Thursday, April 20, 2006 1:52:00 PM  
Blogger carolyn rhea drapes aka chacal said...

ahh, yes. though you wax poetic, you absolutely get now what the heart of the music's aesthetic nature is: emotional aspects you feel as you listen, recall, quote, sing-along-with..., cry to, and dance, yes, dance with yourself or another to those voices plugged into your head. good job.
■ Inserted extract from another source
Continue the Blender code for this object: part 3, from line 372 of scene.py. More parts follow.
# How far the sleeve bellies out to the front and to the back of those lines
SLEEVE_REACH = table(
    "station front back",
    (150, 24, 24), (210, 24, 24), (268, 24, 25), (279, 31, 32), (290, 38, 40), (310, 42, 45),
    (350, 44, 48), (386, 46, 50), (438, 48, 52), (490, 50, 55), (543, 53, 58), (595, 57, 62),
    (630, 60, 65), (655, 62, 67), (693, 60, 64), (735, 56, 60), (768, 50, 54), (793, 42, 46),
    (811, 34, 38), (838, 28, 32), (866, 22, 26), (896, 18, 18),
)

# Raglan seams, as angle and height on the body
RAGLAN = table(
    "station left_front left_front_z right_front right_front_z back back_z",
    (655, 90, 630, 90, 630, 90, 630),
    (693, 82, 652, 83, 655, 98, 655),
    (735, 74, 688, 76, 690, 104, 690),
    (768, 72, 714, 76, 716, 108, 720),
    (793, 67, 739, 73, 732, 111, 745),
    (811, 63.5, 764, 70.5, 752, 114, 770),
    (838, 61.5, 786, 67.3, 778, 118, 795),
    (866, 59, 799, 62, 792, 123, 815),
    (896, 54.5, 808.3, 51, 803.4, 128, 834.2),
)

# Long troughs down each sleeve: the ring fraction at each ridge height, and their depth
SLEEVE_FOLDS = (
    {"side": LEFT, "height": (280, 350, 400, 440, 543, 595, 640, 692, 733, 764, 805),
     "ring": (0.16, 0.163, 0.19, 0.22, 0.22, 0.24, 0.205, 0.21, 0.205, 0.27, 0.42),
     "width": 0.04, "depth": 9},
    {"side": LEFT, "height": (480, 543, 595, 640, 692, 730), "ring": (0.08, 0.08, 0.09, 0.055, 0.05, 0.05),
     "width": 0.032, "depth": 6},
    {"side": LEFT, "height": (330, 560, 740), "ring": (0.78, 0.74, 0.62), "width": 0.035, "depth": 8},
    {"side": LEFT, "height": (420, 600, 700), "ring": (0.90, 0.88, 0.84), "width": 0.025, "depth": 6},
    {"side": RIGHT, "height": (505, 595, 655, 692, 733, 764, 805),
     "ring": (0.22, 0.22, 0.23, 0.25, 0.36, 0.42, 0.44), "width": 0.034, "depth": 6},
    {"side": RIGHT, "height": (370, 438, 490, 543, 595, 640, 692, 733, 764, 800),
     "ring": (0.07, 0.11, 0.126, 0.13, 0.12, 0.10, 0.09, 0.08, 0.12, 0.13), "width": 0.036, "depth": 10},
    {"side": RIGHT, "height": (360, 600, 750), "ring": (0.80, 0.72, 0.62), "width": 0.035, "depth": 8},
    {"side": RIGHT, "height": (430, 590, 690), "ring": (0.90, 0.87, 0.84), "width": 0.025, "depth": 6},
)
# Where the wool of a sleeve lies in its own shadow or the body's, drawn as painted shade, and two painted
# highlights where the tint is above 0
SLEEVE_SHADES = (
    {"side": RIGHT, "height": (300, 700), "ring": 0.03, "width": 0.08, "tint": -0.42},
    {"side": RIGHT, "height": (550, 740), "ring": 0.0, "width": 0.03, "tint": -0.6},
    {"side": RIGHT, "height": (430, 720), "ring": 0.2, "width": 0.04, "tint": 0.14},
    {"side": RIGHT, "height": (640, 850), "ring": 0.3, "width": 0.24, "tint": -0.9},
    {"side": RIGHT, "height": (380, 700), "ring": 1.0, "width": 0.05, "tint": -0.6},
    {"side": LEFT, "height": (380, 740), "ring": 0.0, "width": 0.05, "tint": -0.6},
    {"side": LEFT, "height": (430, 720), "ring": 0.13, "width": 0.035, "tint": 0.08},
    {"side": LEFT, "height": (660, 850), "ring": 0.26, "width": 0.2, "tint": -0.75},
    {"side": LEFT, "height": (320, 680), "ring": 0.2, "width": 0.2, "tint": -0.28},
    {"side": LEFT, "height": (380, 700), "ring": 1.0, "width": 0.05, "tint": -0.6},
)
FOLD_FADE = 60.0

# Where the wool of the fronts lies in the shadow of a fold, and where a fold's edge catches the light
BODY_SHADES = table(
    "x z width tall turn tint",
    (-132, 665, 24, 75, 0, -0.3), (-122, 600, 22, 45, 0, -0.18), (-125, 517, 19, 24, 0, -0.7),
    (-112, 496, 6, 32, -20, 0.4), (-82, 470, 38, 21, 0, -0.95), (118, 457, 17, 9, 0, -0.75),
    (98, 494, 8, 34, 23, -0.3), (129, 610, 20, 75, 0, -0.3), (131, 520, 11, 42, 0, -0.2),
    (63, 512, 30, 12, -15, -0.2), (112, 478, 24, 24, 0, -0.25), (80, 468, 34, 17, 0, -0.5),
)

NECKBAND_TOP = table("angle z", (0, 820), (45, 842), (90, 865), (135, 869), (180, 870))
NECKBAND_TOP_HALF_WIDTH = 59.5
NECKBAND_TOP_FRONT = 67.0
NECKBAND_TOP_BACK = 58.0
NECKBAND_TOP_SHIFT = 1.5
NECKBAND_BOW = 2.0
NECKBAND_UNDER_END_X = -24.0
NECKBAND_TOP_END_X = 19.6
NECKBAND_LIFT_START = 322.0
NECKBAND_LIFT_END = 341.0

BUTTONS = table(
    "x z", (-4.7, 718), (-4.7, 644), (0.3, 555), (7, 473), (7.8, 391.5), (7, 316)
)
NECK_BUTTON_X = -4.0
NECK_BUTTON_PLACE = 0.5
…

Thursday, April 20, 2006 2:04:00 PM  
Anonymous Anonymous said...

Have you ever read the daily blog Jonathan Carroll keeps on his website? It's astonishing.

Peter Traverson

Thursday, April 20, 2006 3:55:00 PM  
Blogger FiL said...

Oh my, oh dear, Kate Bush. I'm... I'm... oh gosh... I'm at sixes and sevens... Kate... It's been so long, too long... You were my love when I was but a callow youth, but we grew apart... Or rather I grew away... Meeting you here again, well... Oh my, I'm all a-flutter... And now I've gone and thrown my shoes in a lake...


Thursday, April 20, 2006 10:47:00 PM  
Blogger John said...

I saw a copy of that Train CD in a used bin and checked the liner notes. Bob Mould is not credited therein.

THAT sucks. That's even worse than Train covering him. I want that band to go away.